Тому видятся две причины. Первая — ему не дали больше заниматься наукой. Вторая — по складу своей натуры он «вторичник», ему нужен толчок со стороны. От Эпинуса — к электрофору, от Гальвани — к столбу!
Еще не остыв от мартовских писем Бэнксу, усеянных помарками, с правкой и неряшливыми эскизами, с головой выдающими изнуренность и ликование, Вольта исступленно взялся за новое. «Я послал Вам, месье, большое письмо, но это еще не все. Первое Вы уже, может быть, сдали в печать, а это уже будет второе. Юный аптекарь Гаровалли из Комо взялся его Вам доставить, причем только в ансамбле они станут одним целым. Любой, кто повторит мои опыты с моим прибором, получит те же результаты. Я надеюсь, что аппарат особо понравится Никольсону, Кавалло и Беннету, ибо мой успех стал следствием хорошего сочетания теории с практикой».
Письмо отправилось в Англию, и через месяц хирург Карлейль и физик Никольсон, взявшись оживить новым прибором лягушку, ненароком разложили воду. Вольта не мог узнать об этом сразу, но его трясло от возбуждения: то ли опять переработал, то ли нервные флюиды как-то переносились из Лондона. Впрочем, уже в августе Ландриани известит о разложении первого, но далеко не последнего вещества.

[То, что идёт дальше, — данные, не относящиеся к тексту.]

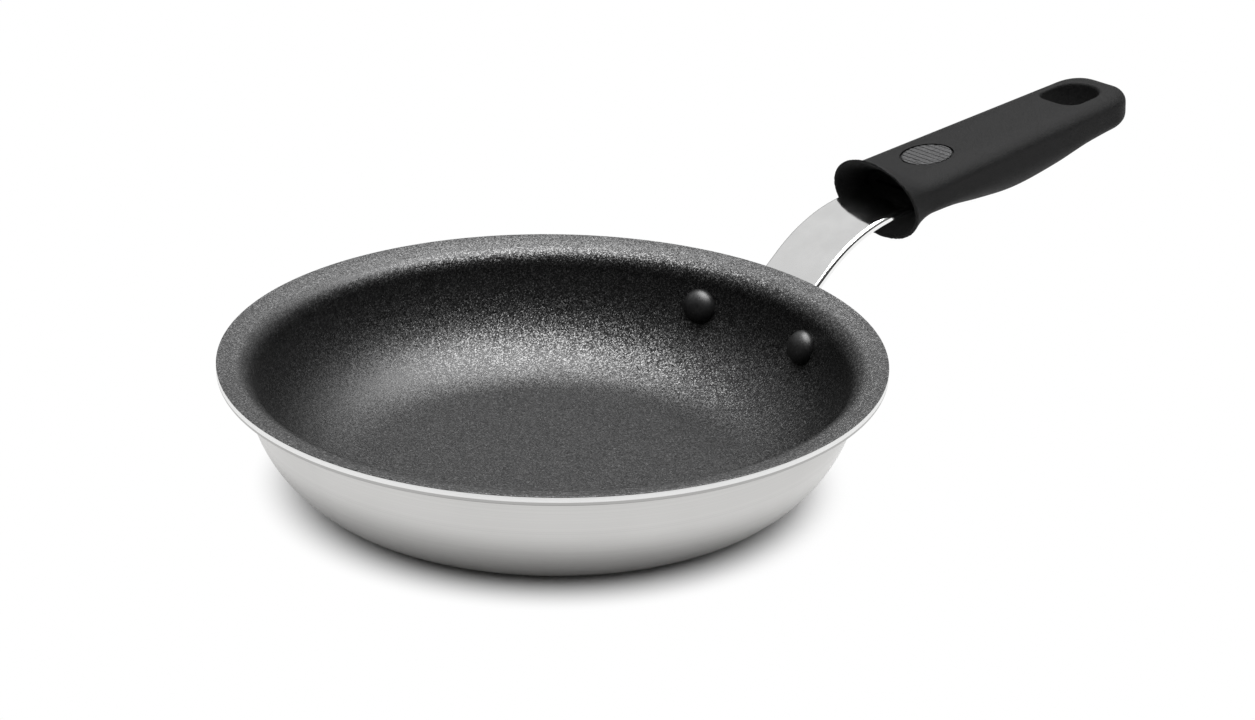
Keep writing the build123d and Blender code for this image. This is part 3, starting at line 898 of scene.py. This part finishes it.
class PAN_OT_press_plate(bpy.types.Operator):
    """Press the strap's wall plate, with an ear round each rivet and a relief by the strap"""

    bl_idname = "pan.press_plate"
    bl_label = "Press Plate"

    def execute(self, context):
        scene = context.scene
        strap = scene.pan_strap
        piece = self.flat_plate(scene.pan_dish, strap, scene.pan_rivets)
        add_modifier(
            piece, "wrap", "SHRINKWRAP", target=bpy.data.objects["pan_body_spun"], wrap_method="PROJECT",
            use_project_x=True, use_negative_direction=True, use_positive_direction=False,
        )
        apply_modifiers(piece)
        edit_all()
        bpy.ops.mesh.normals_make_consistent(inside=False)
        bpy.ops.object.mode_set(mode="OBJECT")
        facing = sum(face.normal.x * face.area for face in piece.data.polygons)
        outwards = 1.0 if facing > 0 else -1.0
        add_modifier(piece, "press", "SOLIDIFY", thickness=strap.thickness, offset=outwards)
        round_edges(piece, strap.plate_edge, PLATE_EDGE_SEGMENTS)
        apply_modifiers(piece)
        bpy.ops.object.mode_set(mode="EDIT")
        close_mesh()
        smooth(piece)
        hand_over(piece, bpy.data.materials["polished_steel"], "pan", "polished_steel")
        return {"FINISHED"}

    def flat_plate(self, dish, strap, rivets):
        """The plate's upright outline, still flat, cut into columns and notched beside the strap."""
        height = dish.rim_height - rivets.drop
        ear = strap.width / 2 + rivets.side_gap
        start_fresh()
        bpy.ops.mesh.primitive_circle_add(
            vertices=PLATE_CIRCLE_SEGMENTS, radius=strap.ear_radius, fill_type="NGON",
            location=(dish.rim_radius, 0, height), rotation=(0, pi / 2, 0),
        )
        piece = name_piece("wall_plate")
        settle(piece)
        bpy.ops.object.mode_set(mode="EDIT")
        for side in (-1, 1):
            select_vertices(piece, lambda place: side * place.y > NEAR)
            bpy.ops.transform.translate(value=(0, side * ear, 0))
        notch = strap.width / 2 + strap.relief_width
        columns = range(-PLATE_HALF_COLUMNS, PLATE_HALF_COLUMNS + 1)
        for cut in [ear * column / PLATE_HALF_COLUMNS for column in columns] + [-notch, notch]:
            cut_across((0, cut, 0), (0, 1, 0))
        notch_floor = height + strap.ear_radius - strap.relief_depth
        for level in (notch_floor, height - strap.ear_radius / 2, height):
            cut_across((0, 0, level), (0, 0, 1))
        select_vertices(piece, lambda place: abs(place.y) < notch + NEAR and place.z > notch_floor - NEAR)
        bpy.ops.mesh.select_mode(type="FACE")
        bpy.ops.mesh.delete(type="FACE")
        bpy.ops.object.mode_set(mode="OBJECT")
        return piece


def rivet_matrix(dish, strap, rivets, side):
    """A rivet's own frame on the wall's outer face, Z along the rivet and out of the pan."""
    lines = DishLines(dish)
    height = dish.rim_height - rivets.drop
    lean = (lines.wall_centre[1] - height) / lines.wall_radius
    outward = sqrt(1 - lean**2)
    radius = lines.wall_centre[0] + lines.wall_radius * outward
    turn_y = side * (strap.width / 2 + rivets.side_gap) / radius
    turn_x = sqrt(1 - turn_y**2)
    axis = Vector((outward * turn_x, outward * turn_y, -lean))
    place = Vector((radius * turn_x, radius * turn_y, height))
    return Matrix.Translation(place) @ axis.to_track_quat("Z", "Y").to_matrix().to_4x4()


def dome(radius, height, steps, squareness):
    """Points of a dome from near its pole to its foot, as radius and height above the foot."""
    power = 2 / squareness
    ways = [pi / 2 * step / steps for step in range(1, steps + 1)]
    return [(radius * sin(way) ** power, height * max(cos(way), 0) ** power) for way in ways]


class PAN_OT_set_rivets(bpy.types.Operator):
    """Set one rivet through each ear of the plate: domed head inside, low head outside"""

    bl_idname = "pan.set_rivets"
    bl_label = "Set Rivets"

    def execute(self, context):
        scene = context.scene
        dish, strap, rivets = scene.pan_dish, scene.pan_strap, scene.pan_rivets
        seat = dish.sheet + dish.coating
        inner_seat, outer_seat = rivets.seat_depth - seat, strap.thickness - rivets.seat_depth
        head = dome(rivets.head_radius, rivets.head_height, HEAD_STEPS, HEAD_SQUARENESS)
        low = dome(rivets.set_radius, rivets.set_height, SET_STEPS, SET_SQUARENESS)
        profile = [(radius, -seat - height) for radius, height in head]
        profile += [(rivets.head_radius * FOOT_SHARE, inner_seat), (rivets.shank_radius, inner_seat)]
        profile += [(rivets.shank_radius, outer_seat), (rivets.set_radius * FOOT_SHARE, outer_seat)]
        profile += [(radius, strap.thickness + height) for radius, height in reversed(low)]
        material = dark_rivet(scene.pan_finishes)
        for name, side in (("rivet_left", 1), ("rivet_right", -1)):
            piece = turn_profile(f"{name}_set", profile, rivets.segments)
            piece.matrix_world = rivet_matrix(dish, strap, rivets, side)
            settle(piece)
            smooth(piece)
            hand_over(piece, material, "pan", "dark_rivet", name)
        return {"FINISHED"}


# ---------------------------------------------------------------- grip


# The belly's drop at shares of the way from neck to round end, as shares of its deepest drop.
BELLY_STATIONS = (0.0, 0.12, 0.28, 0.48, 0.70, 0.86, 0.94, 1.0)
BELLY_DROPS = (0.56, 0.63, 0.835, 1.0, 0.875, 0.645, 0.575, 0.54)
BELLY_STEPS = 36
NECK_CORNER_SEGMENTS = 14
NECK_SIDE_CUTS = 9
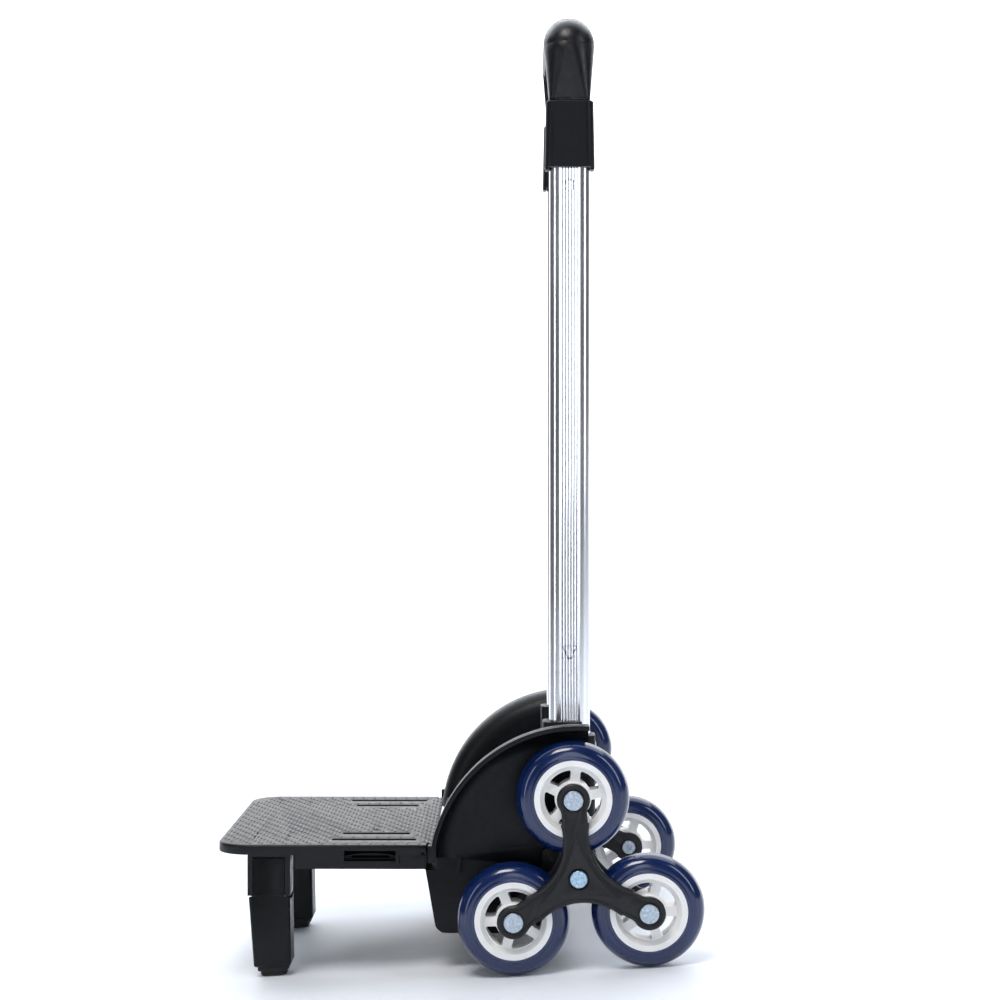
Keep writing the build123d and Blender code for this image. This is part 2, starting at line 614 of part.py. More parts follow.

Бруньятелли передал с Джузеппино две книжки: «Водянистые метеоры» — про дождливую погоду, и «Влияние Луны» — для страдающих бессонницей, а взамен получил рукопись о новом аппарате. Ненароком оказал медвежью услугу Ландриани: он написал Вольте об интересе медиков, их активности, специальных лечебных вариантах столба, и ценивший себя изобретатель так сильно поверил другу-умнице, что перестал интересоваться чем-либо иным, кроме электротерапии.
Еще 2 июня, перейдя перевал Сен-Бернар в мае, Наполеон вошел в Милан. После разгрома 14 июня у Маренго Меласа ему оставалось вновь занять Лигурию, Пьемонт и Ломбардию.
Вторая коалиция рухнула, консула омрачало разве что бегство с Меласом мадам Дезире, его прежней любовницы. Пышная служба в миланском соборе, а 25 июня победитель мчался в Париж. В последний день полугодия Циспадану и Транспадану вновь слили в Цизальпину, через неделю вооружили ее быстро склеенной бумагой под названием «конституция».